The Spectator’s leader, read by Lara Prendergast


Under the Dublin Regulation, which governs the handling of refugees within the EU, it ought not to be possible for migrants in Calais to travel to Britain to make asylum claims. The rules are clear: refugees must make their asylum claims in the first safe country in which they arrive. Those who have relatives in Britain — as the four Syrians did — are entitled, following a successful claim in another EU country, to seek residence here. But the initial claim must be made where they first arrive. This is an important principle because it helps distinguish between those who have fled their homeland in fear for their lives and economic migrants, who have other ambitions.

This is a distinction which means little to Yvette Cooper, who chairs Labour’srefugee task force. She says she is ‘appalled’ that the government should refuse to take refugees from the Calais camps. She has fallen into the same trap as the dozens of celebrities and virtue-seekers who have made the pilgrimage to Calais over the past couple of years to huff and puff against British policy on refugees. To them, Britain has become a uniquely callous country which is refusing to do its bit while more moral countries such as Germany open their doors to the needy.


This could not be further from the truth. Britain’s response to the Syrian crisis has been timely, generous and logical.

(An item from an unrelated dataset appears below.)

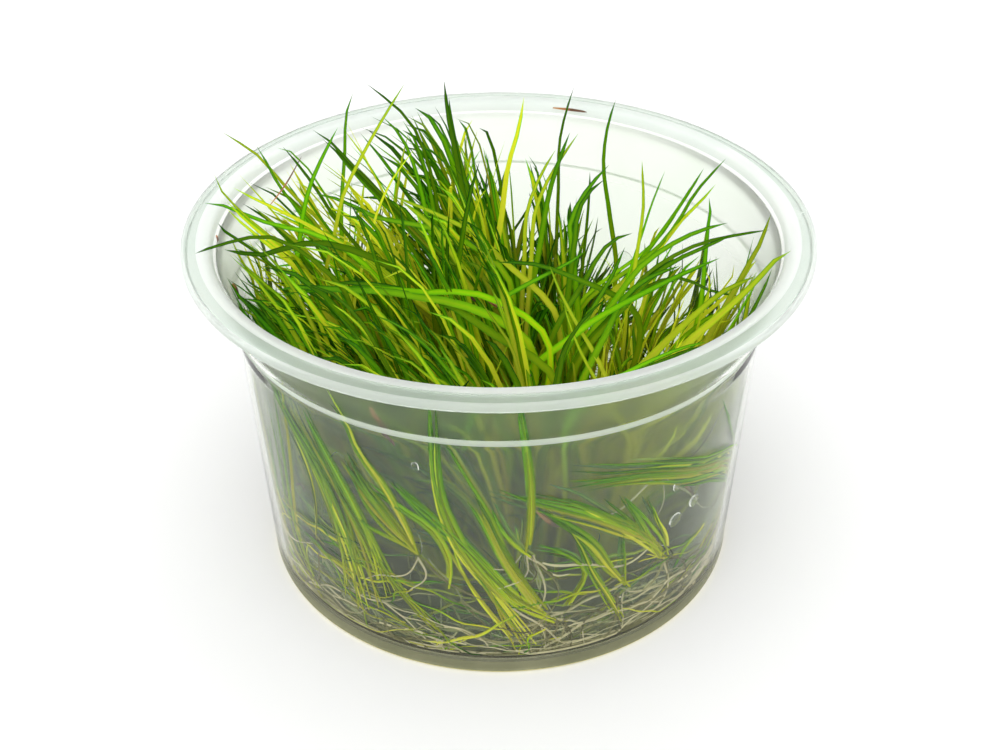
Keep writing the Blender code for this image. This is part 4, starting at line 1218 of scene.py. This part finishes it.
def lens(centre, wide, tall, thick, tilt, wavy, rng):
    """A drop on the wall, closed: two discs of rings that meet in one edge.

    Ring i lies at share r_i of an outline whose radius swings with the angle. The back disc follows the wall,
    and the front stands off it by the thickness times the square root of 1 - r^2.
    """
    sides, rings, gap = 40, 7, 0.06
    theta = tau * np.arange(sides) / sides
    swing = np.sin(2 * theta + rng.uniform(0, tau)) + 0.6 * np.sin(3 * theta + rng.uniform(0, tau))
    swing = 1.0 + wavy * swing
    share = np.sin(np.linspace(0.0, pi / 2, rings + 1))[1:, None]
    across = share * wide * swing * np.cos(theta)
    up = share * tall * swing * np.sin(theta)
    c, s = cos(radians(tilt)), sin(radians(tilt))
    across, up = across * c - up * s, across * s + up * c
    angles = centre[0] + degrees_round(across, centre[1])
    heights = np.clip(centre[1] + up, GEL_TOP + 0.3, None)
    stand = gap + thick * np.sqrt(np.clip(1.0 - share**2, 0.0, 1.0)) * np.ones((1, sides))
    back = lay_on_wall(angles, heights, gap)
    front = lay_on_wall(angles, heights, stand)
    middle, crest = (lay_on_wall(*centre, inset) for inset in (gap, gap + thick))
    points = np.concatenate((middle[None], back.reshape(-1, 3), front[:-1].reshape(-1, 3), crest[None]))
    k = np.arange(sides)
    n = (k + 1) % sides

    def band(low, high):
        """Quads between two rings, given by the number of their first point."""
        return np.stack((low + k, low + n, high + n, high + k), axis=-1).reshape(-1, 4)

    behind = 1 + np.arange(rings)[:, None] * sides
    ahead = behind[:-1] + rings * sides
    quads = np.concatenate((band(behind[1:], behind[:-1]), band(ahead[:-1], ahead[1:]),
                            band(ahead[-1], behind[-1])))
    zero, last = np.zeros(sides, int), np.full(sides, len(points) - 1)
    tris = np.concatenate((np.stack((zero, 1 + k, 1 + n), axis=-1),
                           np.stack((last, ahead[0] + n, ahead[0] + k), axis=-1)))
    return points, quads, tris


def make_films(mat):
    """The drops as one mesh, those of the photo and flatter ones scattered round the back, and the lines."""
    rng = np.random.default_rng(WATER_SEED)
    rows = [(unrolled(spot, 0.3), *row) for spot, *row in DROPS]
    for _ in range(DROPS_BEHIND):
        size = rng.uniform(0.6, 5.0)
        centre = np.array([rng.uniform(80.0, 280.0), rng.uniform(10.0, 40.0)])
        rows.append((centre, size, size * rng.uniform(0.6, 1.4), 0.3, rng.uniform(-40, 40), 0.2))
    drops, total = [], 0
    for row in rows:
        points, quads, tris = lens(*row, rng)
        drops.append((points, quads + total, tris + total))
        total += len(points)
    mesh = build_mesh("water_films", *(np.concatenate(parts) for parts in zip(*drops)))
    add_piece("water_films", mesh, mat, "gel")
    lines = np.array([through([on_wall(spot, 0.35) for spot in spots], 20) for spots in WATER_LINES])
    count = len(lines)
    width = rng.uniform(0.22, 0.34, count)
    still = np.zeros((count, 2))
    mesh = sweep("water_lines", lines, facing_wall(lines), width, width * 0.9, still, np.zeros(count))
    add_piece("water_lines", mesh, mat, "gel")


def main():
    """All pieces. The leaf materials differ in brightness below and above, which is painted shade in the cup
    and painted light above it, in share of yellow, and in glow.
    """
    add_camera()
    make_cup()
    make_haze()
    make_gel()
    group = leaf_group()
    # first two numbers of a leaf material: its brightness low in the cup and above the rim, the step between
    # them painted shade below and painted light above
    leaf = leaf_material("grass_blade", group, 1.85, 1.95, 0.40, 0.5)
    bright = leaf_material("grass_blade_bright", group, 1.75, 2.7, 0.5, 0.5)
    wet = leaf_material("grass_blade_wet", group, 1.5, 1.9, 0.22, 0.3)
    make_standing(leaf, bright)
    make_tall(leaf_material("grass_blade_tall", group, 1.9, 2.15, 0.45, 0.5))
    make_wall_bundles(wet)
    make_low_strands(wet)
    make_roots(strand_material("root_cream", "tone", 0.5, 260.0, 0.5, (0.3, (0.17, 0.16, 0.06)),
                               (0.75, (0.37, 0.35, 0.15)), (1.0, (0.78, 0.71, 0.45))))
    make_dead(strand_material("dead_blade", "along", 0.6, 500.0, 0.6, (0.2, (0.62, 0.30, 0.10)),
                              (0.7, (0.42, 0.17, 0.06)), (0.85, (0.14, 0.06, 0.03))))
    make_films(water_material())


def add_stage():
    """Plain white floor, soft light from above and an even white surround."""
    scene = bpy.context.scene
    half = 2.0 / MM
    corners = np.array(((-half, -half, 0.0), (half, -half, 0.0), (half, half, 0.0), (-half, half, 0.0)))
    mesh = build_mesh("floor", corners, np.array([[0, 1, 2, 3]]), np.zeros((0, 3), int), smooth=False)
    floor = bpy.data.objects.new("floor", mesh)
    mat, tree, shader = new_material("white_floor")
    set_inputs(tree, shader, Base_Color=(0.93, 0.93, 0.93, 1.0), Roughness=0.9, Specular_IOR_Level=0.0)
    mesh.materials.append(mat)
    scene.collection.objects.link(floor)
    world = bpy.data.worlds.new("white_surround")
    world.use_nodes = True
    background = world.node_tree.nodes["Background"]
    set_inputs(world.node_tree, background, Color=(1.0, 1.0, 1.0, 1.0), Strength=1.0)
    scene.world = world
    light = bpy.data.lights.new("soft_key", "SUN")
    light.angle = radians(60.0)
    light.energy = 1.0
    lamp = bpy.data.objects.new("soft_key", light)
    lamp.location = (-0.06, -0.30, 0.50)
    lamp.rotation_euler = (Vector((0.0, 0.0, 0.04)) - lamp.location).to_track_quat("-Z", "Y").to_euler()
    scene.collection.objects.link(lamp)
    scene.view_settings.view_transform = "Standard"
    scene.cycles.max_bounces = 24
    scene.cycles.transmission_bounces = 16
    scene.cycles.transparent_max_bounces = 16


main()
add_stage()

It has avoided the problems which have followed Angela Merkel’s magnanimous, though misguided, decision last August briefly to lower her country’s barriers to migrants — refugees or not. While Germany now hums with popular resentment — and genuine fear, given a spate of attacks originating with terrorists who took advantage of Merkel’s invitation — the unsung British effort to help genuine refugees goes on apace.

You would never guess from the pronouncements of Yvette Cooper and others that Britain has put far more money towards the Syrian refugee crisis than any other European country. Of the $15 billion spent by world governments and non-governmental organisations on helping Syrian refugees over the past four years, one tenth has been contributed by Britain.

British efforts are less visible than Germany’s — in Europe at least — because they have been concentrated on helping Syrian refugees where they can best be helped: as close to Syria as possible. As Rob Williams, CEO of the charity War Child, wrote earlier this year, $3,000 spent in Jordan will feed, clothe, educate and offer other opportunities to one Syrian refugee for a year. To offer the same help in Germany would cost $30,000.

But there is more to it than that. However warm a reception refugees might receive in Germany, most are unable to travel to western Europe because they are too weak and sick, or because they have young children. Those who do succeed in making the journey are mostly fit young men, and they are mixed in with plain economic migrants.

The jungle camp at Calais, together with the arrivals in southern Germany, are mere sideshows. Most Syrian refugees haven’t even left Syria. According to the United Nations High Commissioner for Refugees (UNHCR) there are 6.6 million Syrians internally displaced within their own country. Of those who have left, 2.7 million are in Turkey, 1.5 million are in Lebanon and 1.2 million are in Jordan. Germany, the European country which has taken the most Syrian refugees, has 600,000.

It was appreciated early on in the British response to the Syrian crisis that one of the aims ought to be to discourage refugees from making dangerous journeys. Other EU countries were more inclined to wait for the refugees to reach them before offering help. By doing so they unwittingly encouraged them to try to reach Europe at any cost, falling victim in the process to people traffickers with their unseaworthy boats and perilous lorries. Only in the past six months has the EU appreciated the problem by doing a deal with Turkey which allows the return of those migrants who try to make sea crossings to Greece. While it might seem outwardly harsh, the policy is already saving many lives.

Helping refugees close to Syria is not merely in the interest of the refugees as individuals; it is in the long-term interest of Syria itself. One day the war will be over and Syria will require rebuilding. That is going to be hampered if doctors, engineers, entrepreneurs and other talented people vital to the health of a regenerating nation are dispersed and happily settled in first world cities.

As Home Secretary, Theresa May was a keen proponent of the policy of helping refugees as close to the source of the problem as possible. It can only be done if simultaneously the principles of the Dublin Regulation are keenly upheld. Helping the odd resident of the jungle camp start a new life in Britain might make good film or theatre, but it ignores the wider issue of how to offer the greatest number of people the greatest amount of help.

David Cameron weakened in the face of emotional campaigns by Labour and gangs of celebrities. Our new Prime Minister, we trust, will keep a stronger resolve and maintain her government’s policy of giving the right sort of help in the right place, to save and rebuild the greatest number of lives.